As the student-radio voice of Boston College hockey in the late 1970s, I watched Joey Mullen dominate eastern college hockey. Lacking the grace of an accomplished skater, he seemed to defy the laws of physics as he flew over the ice, scoring more often from a horizontal position than from a vertical one. At a school that is building a reputation for explosive small athletes ( Doug Flutie, Michael Adams), the 5'9" Mullen was instant excitement whenever he was on the ice.
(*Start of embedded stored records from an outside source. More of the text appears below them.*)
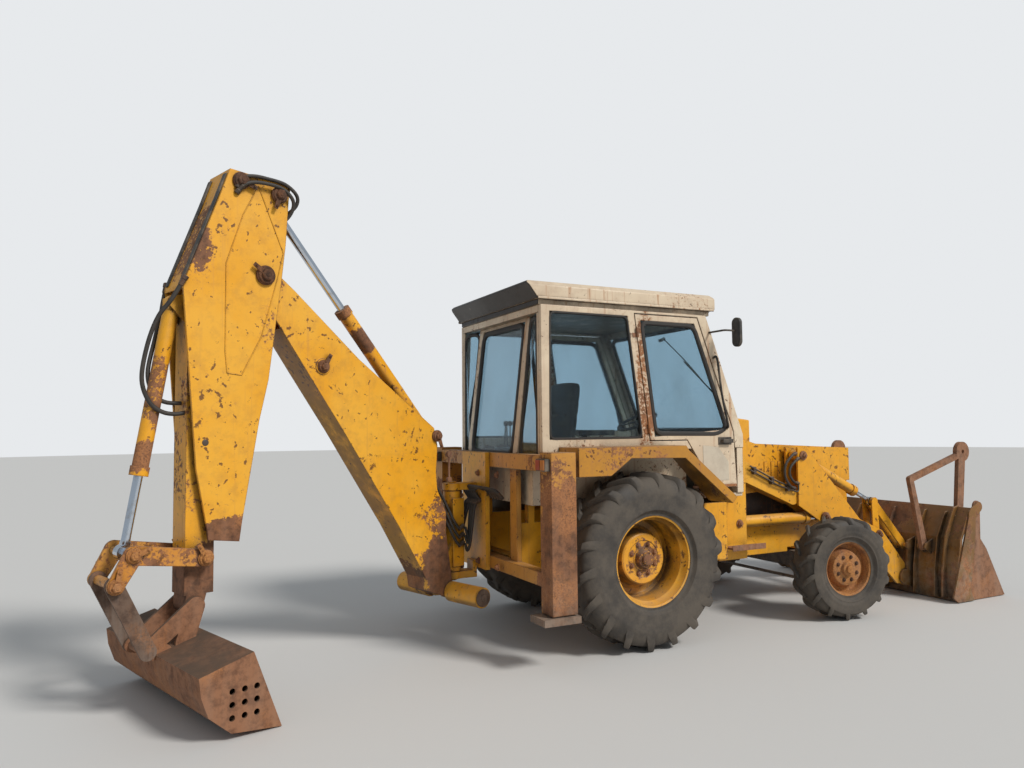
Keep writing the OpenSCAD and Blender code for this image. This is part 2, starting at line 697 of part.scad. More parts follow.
module lift_ram_barrels() color(paint) at_arms() aimed(lift_base, lift_eye)
    ram_barrel(55, 90, 30 + fit, 55, 950, 30);
module lift_ram_rods() color(chrome) at_arms() aimed(lift_base, lift_eye)
    ram_rod(280, norm(lift_eye - lift_base), 30, 40, 52, 90, 30, arm_gap - 2 * gap);
module tilt_ram_barrels() color(paint) at_arms() aimed(tilt_base, lever_top)
    ram_barrel(50, 90, 30 + fit, 48, 880, 22);
module tilt_ram_rods() color(chrome) at_arms() aimed(tilt_base, lever_top)
    ram_rod(430, norm(lever_top - tilt_base), 22, 36, 45, 30, 22, 30);
module tilt_levers() color(paint) at_arms() {
    difference() {
        plates(47, 59) strap(lever_foot, 48, lever_top, 45);
        bar(lever_foot, 30 + fit, -100, 100);
    }
    bar(lever_top, 25, 28, 47);
    bar(lever_top, 25, -47, -28);
}
module tilt_links() color(paint) at_arms() {
    difference() {
        plates(28, 41) strap(lever_top, 42, link_eye, 42);
        bar(lever_top, 25 + fit, -100, 100);
    }
    bar(link_eye, 25, -arm_gap / 2 - arm_plate, arm_gap / 2 + arm_plate);
}

shovel_outline = [[3530, 60], [3600, 8], [3850, 8], [3800, 115], [3900, 560], [3935, 905], [3850, 925]];
board = [[3640, 24], [3700, 24], [3665, 300], [3725, 620], [3890, 900], [3870, 925], [3850, 925], [3690, 620], [3625, 300]];

// Back of the clam shovel
module shovel_back() placed() color(paint) {
    plates(shovel_y - shovel_t, shovel_y) {
        polygon(shovel_outline);
        strap([3880, 860], 60, clam_pivot, 50);
    }
    plate(-shovel_y + shovel_t, shovel_y - shovel_t) {
        polygon(board);
        polygon([[3640, 8], [3850, 8], [3830, 30], [3640, 30]]);
    }
    for (side = [-1, 1]) translate([0, side * arm_y, 0]) {
        plates(arm_gap / 2 + arm_plate + gap, arm_gap / 2 + arm_plate + gap + 20) {
            polygon([[3510, 110], [3650, 60], [3700, 600], [3560, 560]]);
            disc(shovel_pivot, 80);
            disc(link_eye, 50);
        }
        bar(shovel_pivot, 30, -arm_gap / 2 - arm_plate - gap, arm_gap / 2 + arm_plate + gap);
    }
    for (side = [-1, 1]) translate([0, side * 800, 0]) {
        plates(28, 46) {
            polygon([[3585, 485], [3664, 440], [3700, 600], [3585, 555]]);
            disc(fork_pivot, 38);
        }
        bar(fork_pivot, 20, -46, 46);
    }
    for (side = [-1, 1])
        bar(clam_pivot, 25, min(side * (shovel_y - shovel_t - 30), side * (shovel_y - shovel_t)),
            max(side * (shovel_y - shovel_t - 30), side * (shovel_y - shovel_t)));
}

// Front jaw of the clam shovel
module shovel_clam() placed() color(rust) {
    side_y = shovel_y - shovel_t - gap;
    difference() {
        plates(side_y - shovel_t, side_y) {
            polygon([[3880, 8], [4380, 8], [4110, 500], [4020, 605], [4030, 900], [3950, 900], [3930, 560], [3830, 115]]);
            disc(clam_pivot, 60);
        }
        bar(clam_pivot, 25 + fit, -shovel_y, shovel_y);
    }
    plate(-side_y + shovel_t, side_y - shovel_t) polygon([[3880, 8], [4380, 8], [4350, 24], [3880, 30]]);
}

// Frames of the fold-over forks
module fork_frames() placed() color(rust) {
    for (side = [-1, 1]) translate([0, side * 800, 0]) difference() {
        plate(-22, 22) {
            strap(fork_pivot, 40, [3420, 1210], 30);
            strap([3420, 1210], 30, [4250, 1450], 30);
            strap([4250, 1450], 55, [4170, 760], 50);
            disc([4265, 1475], 105);
        }
        bar([4265, 1475], 22, -50, 50);
        bar(fork_pivot, 20 + fit, -50, 50);
    }
}

chassis();
engine_block();
scuttle();
bonnet();
radiator_cowl();
lamps();
front_axle();
rear_axle();
side_tanks();
rear_frame();
mudguards();
cab_tub();
cab_frame();
cab_roof();
cab_glass();
door_left();
door_right();
door_glass_left();
door_glass_right();
seat();
controls();
mirrors();
tyre_rear_left();
tyre_rear_right();
tyre_front_left();
tyre_front_right();
rim_rear_left();
rim_rear_right();
rim_front_left();
rim_front_right();
knuckle_left();
knuckle_right();
track_rod();
stabiliser_left();
stabiliser_right();
carriage();
kingpost();
boom();
boom_ram_barrel();
boom_ram_rod();
dipper_outer();
dipper_ram_barrel();
dipper_ram_rod();
dipper_inner();
bucket_ram_barrel();
bucket_ram_rod();
tipping_levers();
tipping_links();
hoe_bucket();
loader_arms();
lift_ram_barrels();
lift_ram_rods();
tilt_levers();
tilt_ram_barrels();
tilt_ram_rods();
tilt_links();
shovel_back();
shovel_clam();
fork_frames();
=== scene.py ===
# %% [markdown]
# # A weathered backhoe loader
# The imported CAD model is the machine's frame: every plate, ram and wheel is already at its real size and
# place. These cells give it its looks. Each step says what the real thing is, how it could be made, and
# why this way was chosen. Lengths are metres; X runs forward, Y to the machine's left and Z up from the
# ground.

# %% Load the frame
import json
import math
import random

import bmesh
import bpy
from mathutils import Matrix, Vector

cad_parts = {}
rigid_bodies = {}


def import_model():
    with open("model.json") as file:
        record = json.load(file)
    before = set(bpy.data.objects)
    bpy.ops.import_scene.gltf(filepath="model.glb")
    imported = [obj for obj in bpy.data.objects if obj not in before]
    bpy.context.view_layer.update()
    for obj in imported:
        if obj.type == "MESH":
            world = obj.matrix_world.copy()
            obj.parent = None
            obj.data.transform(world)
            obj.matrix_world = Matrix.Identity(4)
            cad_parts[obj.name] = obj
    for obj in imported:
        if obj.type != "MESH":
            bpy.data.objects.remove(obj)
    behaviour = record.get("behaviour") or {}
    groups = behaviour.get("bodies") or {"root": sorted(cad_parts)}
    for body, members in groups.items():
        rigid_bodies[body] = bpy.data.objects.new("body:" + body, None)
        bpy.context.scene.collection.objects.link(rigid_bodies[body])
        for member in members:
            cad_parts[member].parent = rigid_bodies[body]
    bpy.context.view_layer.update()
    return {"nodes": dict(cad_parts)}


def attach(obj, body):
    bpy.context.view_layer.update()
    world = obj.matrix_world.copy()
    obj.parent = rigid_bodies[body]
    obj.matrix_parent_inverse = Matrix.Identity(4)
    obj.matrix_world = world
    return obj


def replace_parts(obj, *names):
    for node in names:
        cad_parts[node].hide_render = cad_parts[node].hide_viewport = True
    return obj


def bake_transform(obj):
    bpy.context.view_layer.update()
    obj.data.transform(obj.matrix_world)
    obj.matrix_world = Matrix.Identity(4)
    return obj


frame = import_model()
nodes = frame["nodes"]

# %% [markdown]
# ## Places on the machine
# The drawing measures from the rear axle, and the backhoe from its own foot pin, turned to the right on
# its kingpost. Two small functions turn those workshop coordinates into the frame's, so that a hose can
# be placed by the same numbers as the bracket it is bolted to.

# %% Workshop coordinates
MIDDLE = Vector((0.190, -0.095, 0.0))
FOOT_PIN = Vector((-1.360, 0.110, 0.0))
SLEW = math.radians(180 + 18)


def at(x, y, z):
    """A point measured from the rear axle's middle, in the frame."""
    return Vector((x, y, z)) - MIDDLE


def hoe(r, s, z):
    """A point in the backhoe's plane: r out from the foot pin, s across, z up."""
    turn = Matrix.Rotation(SLEW, 3, "Z")
    return turn @ Vector((r, s, 0)) + Vector((0, 0, z)) + FOOT_PIN - MIDDLE


print("boom foot at", [round(v, 3) for v in hoe(0, 0, 0.42)])

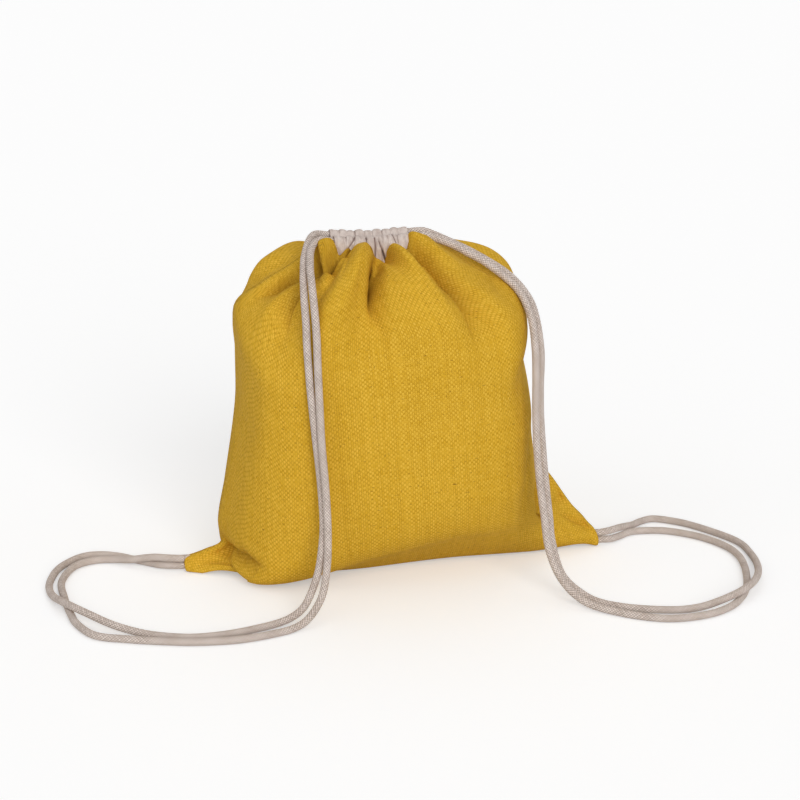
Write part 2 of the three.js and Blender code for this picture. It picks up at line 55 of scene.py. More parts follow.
# %% [markdown]
# Every shape here is a function of two parameters on a grid. The functions below are the bricks: soft
# steps, a curve through a table of rows, and a mesh from arrays of points and faces. Writing them once
# keeps the cells of the bag's pieces short.

# %% Soft steps and curves through tables
def smoothstep(t, low, high):
    """0 up to low, 1 from high on, and 3s^2 - 2s^3 between, where s is the share of the way."""
    s = np.clip((t - low) / (high - low), 0, 1)
    return s * s * (3 - 2 * s)


def window(t, low, full, fade, gone):
    """0 up to low, 1 between full and fade, and 0 again from gone on: a step up times a step down."""
    return smoothstep(t, low, full) * (1 - smoothstep(t, fade, gone))


def mix(start, end, share):
    """start at share 0 and end at share 1, in a straight line."""
    return start + (end - start) * share


def hump(t, middle, half):
    """(1 - x^2)^2 with x the distance from the middle in half widths, and 0 beyond 1."""
    return np.clip(1 - ((t - middle) / half) ** 2, 0, None) ** 2


def read_table(rows, t):
    """A cubic Hermite curve through rows of [place, value, ...]. Each slope is the one between the rows
    before and after, and the result has the values first."""
    rows = np.asarray(rows, float)
    t = np.asarray(t, float)
    k = np.clip(np.searchsorted(rows[1:, 0], t, side="left"), 0, len(rows) - 2)
    before, start = rows[np.maximum(k - 1, 0)], rows[k]
    end, after = rows[k + 1], rows[np.minimum(k + 2, len(rows) - 1)]
    span = (end - start)[..., :1]
    s = np.clip((t[..., None] - start[..., :1]) / span, 0, 1)
    slope_in = (end - before) / (end - before)[..., :1] * span
    slope_out = (after - start) / (after - start)[..., :1] * span
    s2, s3 = s * s, s * s * s
    values = start * (2 * s3 - 3 * s2 + 1) + slope_in * (s3 - 2 * s2 + s)
    values = values + end * (3 * s2 - 2 * s3) + slope_out * (s3 - s2)
    return np.moveaxis(values[..., 1:], -1, 0)


def unit(vectors):
    """Each vector over its own length."""
    return vectors / np.maximum(np.linalg.norm(vectors, axis=-1, keepdims=True), 1e-12)


# %% Meshes from arrays
def grid_corners(rows, columns):
    """The row and the column of each corner of each face between neighbours of a grid of points."""
    row, column = (index.reshape(-1, 1) for index in np.indices((rows - 1, columns - 1)))
    return row + [0, 0, 1, 1], column + [0, 1, 1, 0]


def grid_faces(rows, columns, around=False):
    """The faces, four point numbers each. around also joins the last column to the first."""
    corner_rows, corner_columns = grid_corners(rows, columns + around)
    return corner_rows * columns + corner_columns % columns


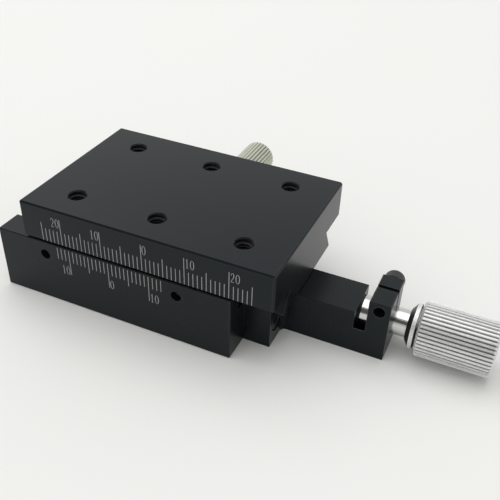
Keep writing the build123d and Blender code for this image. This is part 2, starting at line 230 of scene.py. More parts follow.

Joey's 110 points during this regular season for the Flames were the most ever in the NHL by a U.S.-born player, and his 51 goals made him the third U.S.-born player to score 50 or more goals in a season. Bobby Carpenter, who was born in Beverly, Mass., scored 53 goals for the Capitals in 1984-85, and in 1987-88, Jimmy Carson of Southfield, Mich., scored 55 for the Kings.
RICHARD A. RAPP
Kiesling wrote, "The Mullens have never been fighters, on or off the ice." That would have been an excellent opportunity to mention that in 1986-87, Joey was awarded the NHL's Lady Byng Trophy for sportsmanship.
CAMERAS ON THE COACH
John Feinstein is right to complain about the inordinate adulation of college basketball coaches by the media, especially by the broadcast media (POINT AFTER, April 10). However, Feinstein deals with what is only one manifestation of a larger problem, namely, that coaches have taken over the game.
How often have we seen the last minute or so of a game take 10 or 15 minutes to play because coaches are allowed to call repeated timeouts? Given this Svengali-like control over the players, is it any wonder that television announcers go on and on about the coaches' supposed genius?
I suggest limiting each team to one full timeout and one 20-second timeout during the last two minutes of a game. This would not only restore the game to its natural rhythm but also return it to the players. We might even see the return of the classic floor general, the player who takes charge and directs his team without interference from the coach.
KENNETH R. SCHMEICHEL
How interesting that Feinstein laments the attention given to basketball coaches by the media. Isn't this the same John Feinstein who reaped the financial rewards of writing a best-selling book (A Season on the Brink) about—of all things—a basketball coach ( Indiana's Bob Knight)?
You've got gall, Feinstein, by the basketful.
RICHARD R. BIER
After reading your March 13 article (Born To Serve) on Andre Agassi and his entourage, I feel compelled to present a different image of this young tennis player. While competing in a tournament in Indian Wells, Calif., just after your story appeared, Andre and his brother, Phil; his manager, Bill Shelton; and his coach, Nick Bollettieri, spent several hours with 135 members of the Boys Club of Coachella Valley, of which I am executive director. Coach Bollettieri gave an outstanding talk to the youngsters about how to get more out of their lives, and Andre responded to questions and autographed posters, T-shirts and other items (below) for the boys. When arrangements were being made for this visit, I asked Phil if he wanted me to contact the media. His response was, "No, we want to do this for the kids."